## AIM
Among the lines below, keep only those from the one containing "return gasket" through the one containing "# Looks of the", and reproduce them exactly.
_ _ _
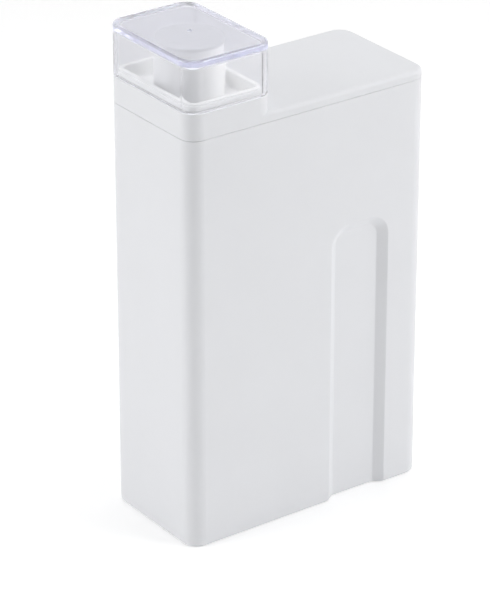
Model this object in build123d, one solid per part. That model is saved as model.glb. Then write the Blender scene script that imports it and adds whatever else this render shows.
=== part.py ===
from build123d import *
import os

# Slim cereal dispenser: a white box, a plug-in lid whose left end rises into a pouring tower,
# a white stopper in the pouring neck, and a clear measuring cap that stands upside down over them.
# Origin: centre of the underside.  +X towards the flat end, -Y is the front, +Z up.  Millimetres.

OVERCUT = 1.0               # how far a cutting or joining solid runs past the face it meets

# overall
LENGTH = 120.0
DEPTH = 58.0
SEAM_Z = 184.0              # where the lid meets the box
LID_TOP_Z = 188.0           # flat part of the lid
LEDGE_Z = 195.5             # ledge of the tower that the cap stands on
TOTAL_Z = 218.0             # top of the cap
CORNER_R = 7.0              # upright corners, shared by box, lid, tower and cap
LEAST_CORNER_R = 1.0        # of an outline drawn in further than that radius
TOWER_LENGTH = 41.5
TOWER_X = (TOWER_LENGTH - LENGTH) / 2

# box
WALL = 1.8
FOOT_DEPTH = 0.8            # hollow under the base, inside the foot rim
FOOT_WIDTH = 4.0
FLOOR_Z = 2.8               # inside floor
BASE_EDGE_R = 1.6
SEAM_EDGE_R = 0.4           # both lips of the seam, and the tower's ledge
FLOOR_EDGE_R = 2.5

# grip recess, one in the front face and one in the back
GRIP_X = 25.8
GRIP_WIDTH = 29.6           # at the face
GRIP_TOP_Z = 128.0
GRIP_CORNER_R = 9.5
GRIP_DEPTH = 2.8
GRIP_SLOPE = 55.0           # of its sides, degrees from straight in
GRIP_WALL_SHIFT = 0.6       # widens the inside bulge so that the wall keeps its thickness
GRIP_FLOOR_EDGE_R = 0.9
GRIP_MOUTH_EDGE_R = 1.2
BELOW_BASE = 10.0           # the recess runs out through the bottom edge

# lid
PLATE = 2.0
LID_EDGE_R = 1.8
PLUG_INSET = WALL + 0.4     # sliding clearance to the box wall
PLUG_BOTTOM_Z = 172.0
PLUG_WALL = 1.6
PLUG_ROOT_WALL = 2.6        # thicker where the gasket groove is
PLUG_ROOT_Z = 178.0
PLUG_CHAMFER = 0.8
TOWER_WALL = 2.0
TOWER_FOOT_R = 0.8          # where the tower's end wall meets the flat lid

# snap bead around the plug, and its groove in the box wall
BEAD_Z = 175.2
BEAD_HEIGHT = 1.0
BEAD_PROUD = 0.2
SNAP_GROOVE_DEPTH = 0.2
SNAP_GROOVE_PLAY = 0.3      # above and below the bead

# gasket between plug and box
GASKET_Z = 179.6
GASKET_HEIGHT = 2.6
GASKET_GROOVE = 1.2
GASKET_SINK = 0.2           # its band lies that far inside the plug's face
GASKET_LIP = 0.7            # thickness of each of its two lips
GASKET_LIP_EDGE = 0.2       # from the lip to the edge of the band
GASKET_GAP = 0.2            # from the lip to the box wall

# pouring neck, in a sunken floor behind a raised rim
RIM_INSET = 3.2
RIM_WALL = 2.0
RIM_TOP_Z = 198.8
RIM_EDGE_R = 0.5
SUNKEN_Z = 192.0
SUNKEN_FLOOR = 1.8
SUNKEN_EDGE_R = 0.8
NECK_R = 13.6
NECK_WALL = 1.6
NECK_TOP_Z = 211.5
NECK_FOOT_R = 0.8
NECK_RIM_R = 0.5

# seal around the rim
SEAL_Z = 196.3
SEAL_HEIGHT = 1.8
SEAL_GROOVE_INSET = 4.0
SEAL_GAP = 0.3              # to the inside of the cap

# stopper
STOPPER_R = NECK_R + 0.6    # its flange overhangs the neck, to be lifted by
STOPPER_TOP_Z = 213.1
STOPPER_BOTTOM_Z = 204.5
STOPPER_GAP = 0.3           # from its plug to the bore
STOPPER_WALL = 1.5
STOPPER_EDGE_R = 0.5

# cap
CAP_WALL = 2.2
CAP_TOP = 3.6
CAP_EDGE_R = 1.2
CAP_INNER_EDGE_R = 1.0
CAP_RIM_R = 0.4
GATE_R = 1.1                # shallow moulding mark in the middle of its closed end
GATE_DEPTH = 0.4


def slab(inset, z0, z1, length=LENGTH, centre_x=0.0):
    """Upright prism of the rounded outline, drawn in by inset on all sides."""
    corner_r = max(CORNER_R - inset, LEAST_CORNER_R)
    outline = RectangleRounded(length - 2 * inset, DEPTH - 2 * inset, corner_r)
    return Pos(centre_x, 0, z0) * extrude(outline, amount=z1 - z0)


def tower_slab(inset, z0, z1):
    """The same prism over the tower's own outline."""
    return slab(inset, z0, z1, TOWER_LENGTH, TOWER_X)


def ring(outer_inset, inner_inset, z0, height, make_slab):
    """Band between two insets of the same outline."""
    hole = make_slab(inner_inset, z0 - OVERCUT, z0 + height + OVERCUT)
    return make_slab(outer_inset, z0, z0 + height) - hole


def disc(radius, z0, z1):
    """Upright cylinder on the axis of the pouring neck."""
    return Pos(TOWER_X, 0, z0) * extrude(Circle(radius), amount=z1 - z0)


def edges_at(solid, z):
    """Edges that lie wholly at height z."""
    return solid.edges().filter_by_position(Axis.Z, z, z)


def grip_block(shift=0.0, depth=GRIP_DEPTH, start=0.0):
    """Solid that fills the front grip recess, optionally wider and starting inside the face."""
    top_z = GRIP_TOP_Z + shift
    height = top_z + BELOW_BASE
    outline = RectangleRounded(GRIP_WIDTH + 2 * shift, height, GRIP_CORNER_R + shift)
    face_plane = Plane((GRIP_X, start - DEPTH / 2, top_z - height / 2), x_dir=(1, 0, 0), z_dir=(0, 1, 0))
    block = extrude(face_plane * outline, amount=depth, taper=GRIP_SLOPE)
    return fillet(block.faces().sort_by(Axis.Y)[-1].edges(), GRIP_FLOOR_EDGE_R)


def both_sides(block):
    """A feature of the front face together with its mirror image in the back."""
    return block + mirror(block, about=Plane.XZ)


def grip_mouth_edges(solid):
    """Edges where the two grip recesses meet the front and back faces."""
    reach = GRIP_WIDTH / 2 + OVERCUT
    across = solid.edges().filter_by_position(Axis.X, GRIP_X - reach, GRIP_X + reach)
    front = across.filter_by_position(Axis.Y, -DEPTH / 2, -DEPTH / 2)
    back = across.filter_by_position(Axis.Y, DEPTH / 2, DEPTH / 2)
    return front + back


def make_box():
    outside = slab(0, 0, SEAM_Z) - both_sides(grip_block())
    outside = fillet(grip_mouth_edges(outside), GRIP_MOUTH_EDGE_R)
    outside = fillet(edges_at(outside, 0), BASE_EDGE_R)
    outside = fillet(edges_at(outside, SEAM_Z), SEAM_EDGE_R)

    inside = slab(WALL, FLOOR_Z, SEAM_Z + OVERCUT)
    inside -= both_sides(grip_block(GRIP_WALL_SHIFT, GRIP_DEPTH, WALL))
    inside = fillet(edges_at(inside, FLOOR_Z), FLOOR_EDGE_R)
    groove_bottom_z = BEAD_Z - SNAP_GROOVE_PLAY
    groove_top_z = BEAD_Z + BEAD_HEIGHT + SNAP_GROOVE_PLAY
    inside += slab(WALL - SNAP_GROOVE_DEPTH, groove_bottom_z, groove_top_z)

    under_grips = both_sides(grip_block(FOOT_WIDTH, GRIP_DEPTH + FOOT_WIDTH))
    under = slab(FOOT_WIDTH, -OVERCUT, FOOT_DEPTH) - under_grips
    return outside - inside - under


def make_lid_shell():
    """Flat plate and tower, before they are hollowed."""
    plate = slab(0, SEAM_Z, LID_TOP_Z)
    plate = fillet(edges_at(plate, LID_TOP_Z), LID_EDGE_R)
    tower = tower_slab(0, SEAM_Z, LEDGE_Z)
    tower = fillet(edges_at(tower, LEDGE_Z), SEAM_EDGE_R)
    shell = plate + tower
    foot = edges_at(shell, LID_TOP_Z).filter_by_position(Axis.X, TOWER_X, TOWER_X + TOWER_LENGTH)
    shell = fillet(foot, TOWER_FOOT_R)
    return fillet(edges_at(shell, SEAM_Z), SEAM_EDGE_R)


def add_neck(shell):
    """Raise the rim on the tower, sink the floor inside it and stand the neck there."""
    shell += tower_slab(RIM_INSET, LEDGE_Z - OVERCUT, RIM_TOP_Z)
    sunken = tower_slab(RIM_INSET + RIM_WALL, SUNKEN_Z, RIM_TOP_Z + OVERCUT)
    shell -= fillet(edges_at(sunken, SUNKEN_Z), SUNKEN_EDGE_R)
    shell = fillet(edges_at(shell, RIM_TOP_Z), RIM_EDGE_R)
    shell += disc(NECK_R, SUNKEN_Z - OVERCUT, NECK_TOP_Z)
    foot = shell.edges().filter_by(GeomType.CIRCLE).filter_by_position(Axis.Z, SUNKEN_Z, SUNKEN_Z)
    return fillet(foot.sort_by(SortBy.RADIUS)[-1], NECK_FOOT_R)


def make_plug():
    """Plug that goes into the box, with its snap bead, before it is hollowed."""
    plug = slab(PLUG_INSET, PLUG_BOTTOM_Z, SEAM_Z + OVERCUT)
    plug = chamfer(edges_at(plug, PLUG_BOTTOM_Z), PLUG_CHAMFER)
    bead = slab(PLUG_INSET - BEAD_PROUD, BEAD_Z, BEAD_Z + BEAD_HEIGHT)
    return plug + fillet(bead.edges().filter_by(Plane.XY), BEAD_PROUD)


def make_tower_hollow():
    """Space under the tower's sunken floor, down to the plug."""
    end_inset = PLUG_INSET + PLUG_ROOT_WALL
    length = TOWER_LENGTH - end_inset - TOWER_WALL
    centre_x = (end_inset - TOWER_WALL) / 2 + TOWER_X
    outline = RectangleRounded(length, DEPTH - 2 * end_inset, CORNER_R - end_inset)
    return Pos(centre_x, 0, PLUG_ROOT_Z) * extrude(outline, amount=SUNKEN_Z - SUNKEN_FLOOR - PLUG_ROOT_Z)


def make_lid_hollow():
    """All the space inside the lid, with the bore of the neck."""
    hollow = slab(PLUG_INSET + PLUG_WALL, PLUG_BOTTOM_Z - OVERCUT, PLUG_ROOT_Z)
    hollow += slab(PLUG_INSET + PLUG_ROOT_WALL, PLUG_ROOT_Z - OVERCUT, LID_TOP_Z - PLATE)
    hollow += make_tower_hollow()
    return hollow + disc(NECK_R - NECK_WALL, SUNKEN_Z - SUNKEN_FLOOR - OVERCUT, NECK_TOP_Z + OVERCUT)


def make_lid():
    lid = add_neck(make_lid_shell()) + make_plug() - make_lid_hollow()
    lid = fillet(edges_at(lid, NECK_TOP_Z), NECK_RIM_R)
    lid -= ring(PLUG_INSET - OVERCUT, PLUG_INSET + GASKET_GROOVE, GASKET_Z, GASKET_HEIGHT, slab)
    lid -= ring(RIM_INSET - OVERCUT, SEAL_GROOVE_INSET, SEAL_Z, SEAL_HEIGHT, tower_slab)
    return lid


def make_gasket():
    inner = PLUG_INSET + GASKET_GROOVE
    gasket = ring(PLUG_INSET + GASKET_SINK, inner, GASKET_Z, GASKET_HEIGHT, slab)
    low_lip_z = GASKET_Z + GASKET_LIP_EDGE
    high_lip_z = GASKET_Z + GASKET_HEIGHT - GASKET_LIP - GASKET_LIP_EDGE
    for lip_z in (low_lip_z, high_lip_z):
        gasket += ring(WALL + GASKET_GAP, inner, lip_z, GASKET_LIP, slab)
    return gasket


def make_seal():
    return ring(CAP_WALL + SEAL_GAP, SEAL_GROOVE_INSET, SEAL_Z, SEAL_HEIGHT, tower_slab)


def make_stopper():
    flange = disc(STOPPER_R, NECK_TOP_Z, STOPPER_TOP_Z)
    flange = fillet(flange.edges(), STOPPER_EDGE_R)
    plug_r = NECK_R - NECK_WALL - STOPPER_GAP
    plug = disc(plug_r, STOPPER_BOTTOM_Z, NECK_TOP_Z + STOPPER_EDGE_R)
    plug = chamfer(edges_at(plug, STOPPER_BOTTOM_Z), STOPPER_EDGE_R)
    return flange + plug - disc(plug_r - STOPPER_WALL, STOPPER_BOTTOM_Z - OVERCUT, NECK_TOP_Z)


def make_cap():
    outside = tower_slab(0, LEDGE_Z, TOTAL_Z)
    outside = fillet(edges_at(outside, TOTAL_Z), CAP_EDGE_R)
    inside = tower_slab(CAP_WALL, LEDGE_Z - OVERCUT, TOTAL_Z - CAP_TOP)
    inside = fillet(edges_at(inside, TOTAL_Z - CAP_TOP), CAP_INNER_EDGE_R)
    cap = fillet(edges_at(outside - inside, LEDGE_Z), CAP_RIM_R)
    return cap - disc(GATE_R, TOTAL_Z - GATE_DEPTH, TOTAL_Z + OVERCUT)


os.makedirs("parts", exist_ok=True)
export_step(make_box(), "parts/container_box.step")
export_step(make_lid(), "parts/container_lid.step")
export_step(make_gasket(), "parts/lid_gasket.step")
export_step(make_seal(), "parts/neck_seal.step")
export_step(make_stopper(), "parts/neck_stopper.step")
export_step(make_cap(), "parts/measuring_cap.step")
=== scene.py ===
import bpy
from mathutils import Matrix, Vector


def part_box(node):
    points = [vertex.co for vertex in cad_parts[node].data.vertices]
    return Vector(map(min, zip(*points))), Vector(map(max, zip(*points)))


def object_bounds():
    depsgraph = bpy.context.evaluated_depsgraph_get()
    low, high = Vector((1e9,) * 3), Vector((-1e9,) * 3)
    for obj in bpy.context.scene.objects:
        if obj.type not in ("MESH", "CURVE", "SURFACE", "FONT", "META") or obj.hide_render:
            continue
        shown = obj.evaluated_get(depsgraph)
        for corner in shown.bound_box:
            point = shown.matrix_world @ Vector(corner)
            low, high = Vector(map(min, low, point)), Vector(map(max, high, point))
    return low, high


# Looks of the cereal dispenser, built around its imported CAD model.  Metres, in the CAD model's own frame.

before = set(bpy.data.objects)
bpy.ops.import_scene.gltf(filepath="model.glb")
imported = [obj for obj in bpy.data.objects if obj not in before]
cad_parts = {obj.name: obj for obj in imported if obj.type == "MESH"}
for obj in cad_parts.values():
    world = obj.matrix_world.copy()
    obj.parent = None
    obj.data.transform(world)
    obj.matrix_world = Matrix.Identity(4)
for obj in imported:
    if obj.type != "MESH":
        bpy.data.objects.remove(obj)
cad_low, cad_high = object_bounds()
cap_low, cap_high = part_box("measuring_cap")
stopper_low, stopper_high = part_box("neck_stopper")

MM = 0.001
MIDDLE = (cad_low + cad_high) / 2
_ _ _
## EXPECTED OUTPUT
    return gasket


def make_seal():
    return ring(CAP_WALL + SEAL_GAP, SEAL_GROOVE_INSET, SEAL_Z, SEAL_HEIGHT, tower_slab)


def make_stopper():
    flange = disc(STOPPER_R, NECK_TOP_Z, STOPPER_TOP_Z)
    flange = fillet(flange.edges(), STOPPER_EDGE_R)
    plug_r = NECK_R - NECK_WALL - STOPPER_GAP
    plug = disc(plug_r, STOPPER_BOTTOM_Z, NECK_TOP_Z + STOPPER_EDGE_R)
    plug = chamfer(edges_at(plug, STOPPER_BOTTOM_Z), STOPPER_EDGE_R)
    return flange + plug - disc(plug_r - STOPPER_WALL, STOPPER_BOTTOM_Z - OVERCUT, NECK_TOP_Z)


def make_cap():
    outside = tower_slab(0, LEDGE_Z, TOTAL_Z)
    outside = fillet(edges_at(outside, TOTAL_Z), CAP_EDGE_R)
    inside = tower_slab(CAP_WALL, LEDGE_Z - OVERCUT, TOTAL_Z - CAP_TOP)
    inside = fillet(edges_at(inside, TOTAL_Z - CAP_TOP), CAP_INNER_EDGE_R)
    cap = fillet(edges_at(outside - inside, LEDGE_Z), CAP_RIM_R)
    return cap - disc(GATE_R, TOTAL_Z - GATE_DEPTH, TOTAL_Z + OVERCUT)


os.makedirs("parts", exist_ok=True)
export_step(make_box(), "parts/container_box.step")
export_step(make_lid(), "parts/container_lid.step")
export_step(make_gasket(), "parts/lid_gasket.step")
export_step(make_seal(), "parts/neck_seal.step")
export_step(make_stopper(), "parts/neck_stopper.step")
export_step(make_cap(), "parts/measuring_cap.step")
=== scene.py ===
import bpy
from mathutils import Matrix, Vector


def part_box(node):
    points = [vertex.co for vertex in cad_parts[node].data.vertices]
    return Vector(map(min, zip(*points))), Vector(map(max, zip(*points)))


def object_bounds():
    depsgraph = bpy.context.evaluated_depsgraph_get()
    low, high = Vector((1e9,) * 3), Vector((-1e9,) * 3)
    for obj in bpy.context.scene.objects:
        if obj.type not in ("MESH", "CURVE", "SURFACE", "FONT", "META") or obj.hide_render:
            continue
        shown = obj.evaluated_get(depsgraph)
        for corner in shown.bound_box:
            point = shown.matrix_world @ Vector(corner)
            low, high = Vector(map(min, low, point)), Vector(map(max, high, point))
    return low, high


# Looks of the cereal dispenser, built around its imported CAD model.  Metres, in the CAD model's own frame.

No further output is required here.